Given the nature of its business, one might expect online transactions to be the norm in Marshall's market. Yet a 1996 report by the National Electronic Distributors Association (NEDA), Chicago, Ill., showed that electronics distributors' participation in real electronic commerce remains low-most of NEDA's members had a presence on the Internet, but few were actually doing any business there-and an update earlier this year found that distributors have more interest in EDI than Internet-based electronic commerce. This gives Marshall an edge.

The Marshall site fairly bristles with electronic commerce functions. It offers users the ability to search a catalog for product information, to order products using account numbers or electronic cash accounts. Users can also expedite their orders online via the site, download code from the engineering design lab or link to freight forwarders and other suppliers and view demonstrations of combined Internet voice-data-video broadcasts.

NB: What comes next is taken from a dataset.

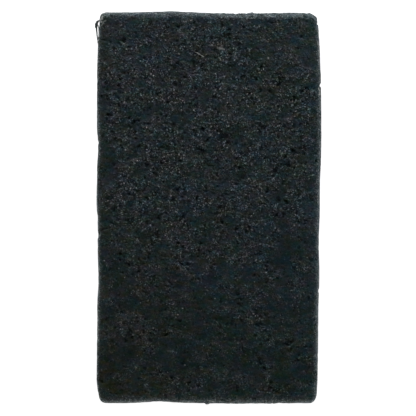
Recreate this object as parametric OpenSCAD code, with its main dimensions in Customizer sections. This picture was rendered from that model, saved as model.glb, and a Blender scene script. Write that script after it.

The site has some creative twists as well, such as a live help feature that offers an online chat room where users can discuss products and applications in real time with a staff engineer. There is even a page where you can watch the action in Marshall's warehouse in El Monte via a live video feed.

The company is working on a new offering called MACRO Link, an acronym for Marshall's Agreement to Coordinate Resources and Organizations. The product, according to a report in Electronic Buyer's News, will use intranets and data warehousing to link a supply chain around the world, including engineering, forecasting, production and distribution.

Taking a dominant position in Internet-based transactions gives Marshall an edge with companies that want to do all their business online, but that lead may be short-lived, say some observers. To date, even in the highly technical electronics industry, the volume of sales flowing across the Internet is small as a percentage of total sales. Once sales move in that direction, the ability to capitalize on that shift and make incremental sales will probably bring a transient surge in sales, and the cost advantages will be quickly competed away.

This is not to say that dominance on the Web is not worth the effort, or that it won't pay for itself. Visibility is a definite benefit. Robert Damron, an equity analyst who tracks Marshall for Cleary Gull, Milwaukee, Wis., views Marshall's Web efforts as more of an advantage in terms of visibility, branding and building customer loyalty than in the operational efficiency of handling orders via the Web.

Marshall's site has won a bunch of "Best Site" awards from various organizations and is recognized far outside its own market as a leader in Internet marketing. The recognition that comes from these efforts could pay handsomely down the road.

Top executive: Rob Rodin, president Founded: 1954 1996 sales: $1.16 billion Employees: 1,600 Headquarters: El Monte, Calif. Products: Semiconductor products, components, connectors and interconnect products, computer systems and peripherals made up about 94% of the company's 1996 sales. (Semiconductor products alone accounted for 76%.) The other 6% came from industrial MRO supplies for electronics manufacturers. Primary markets: Marshall sells to approximately 30,000 customers, the majority of which are small and medium-sized companies in the computer, communications, capital and office equipment, industrial control and equipment, and systems integration businesses.